Saving OSUN_crosschecked (2).csv to OSUN_crosschecked (2).csv


In [2]:
pip install pandas geopy scipy




# Steps to Detect Outliers in Election Data Using Geospatial Analysis
**1. Import Libraries and Load Data**

In [3]:
import pandas as pd
from scipy.spatial import distance

# Load the dataset
osun_data = pd.read_csv('OSUN_crosschecked (2).csv')


**2. Calculate Pairwise Distances**

In [4]:
from scipy.spatial.distance import pdist, squareform

# Extraction of coordinates
coordinates = osun_data[['Latitude', 'Longitude']].values

#  Calculate pairwise distances using Euclidean distance
distances = pdist(coordinates, 'euclidean')
distance_matrix = squareform(distances)


**3. Define Radius and Find Neighbors**

In [6]:
import numpy as np
# Convert the radius to degrees (approximation: 1 degree ~ 111 km)
radius_degrees = 1.0 / 111.0

# Find neighbours within the radius for each point
neighbours_list = []
for i in range(distance_matrix.shape[0]):
    neighbours = np.where(distance_matrix[i] <= radius_degrees)[0]
    neighbours = neighbours[neighbours != i]  # Remove the unit itself
    neighbours_list.append(neighbours.tolist())
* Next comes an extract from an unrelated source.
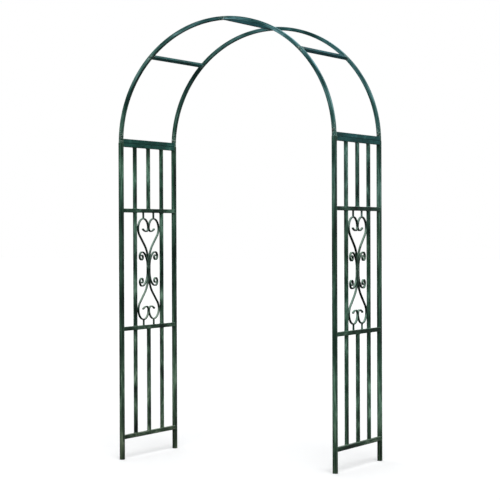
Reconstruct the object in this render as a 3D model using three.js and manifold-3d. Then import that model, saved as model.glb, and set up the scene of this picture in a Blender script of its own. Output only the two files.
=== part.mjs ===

# Add neighbours to the dataframe
osun_data['Neighbours'] = neighbours_list


**4. Calculate Outlier Scores**

In [7]:
# Function to calculate outlier scores for each party
def calculate_outlier_score(row, neighbours, data):
    scores = {}
    for party in ['APC', 'LP', 'PDP', 'NNPP']:
        neighbour_votes = data.iloc[neighbours][party].mean()
        scores[party] = abs(row[party] - neighbour_votes)
    return scores

# Apply function to each row to calculate outlier scores
osun_data['Outlier_Scores'] = osun_data.apply(
    lambda row: calculate_outlier_score(row, row['Neighbours'], osun_data), axis=1
)


**5. Flatten Outlier Scores and Sort Data**

In [8]:
# Flatten the outlier scores into separate columns for sorting
for party in ['APC', 'LP', 'PDP', 'NNPP']:
    osun_data[f'Outlier_Score_{party}'] = osun_data['Outlier_Scores'].apply(lambda x: x[party])

# Sort by the maximum outlier score among all parties
osun_data['Max_Outlier_Score'] = osun_data[['Outlier_Score_APC', 'Outlier_Score_LP', 'Outlier_Score_PDP', 'Outlier_Score_NNPP']].max(axis=1)
sorted_data = osun_data.sort_values(by='Max_Outlier_Score', ascending=False)



**6. Prepare Final Data for Report and Save to CSV**


In [9]:
# Select relevant columns for the final report
final_data = sorted_data[['PU-Code', 'PU-Name', 'LGA', 'Ward', 'Latitude', 'Longitude', 'Outlier_Score_APC', 'Outlier_Score_LP', 'Outlier_Score_PDP', 'Outlier_Score_NNPP', 'Max_Outlier_Score']]

# Save to a CSV file
final_data.to_csv('\\Users\\Kingsley\\Desktop\\sorted_outlier_scores.csv', index=False)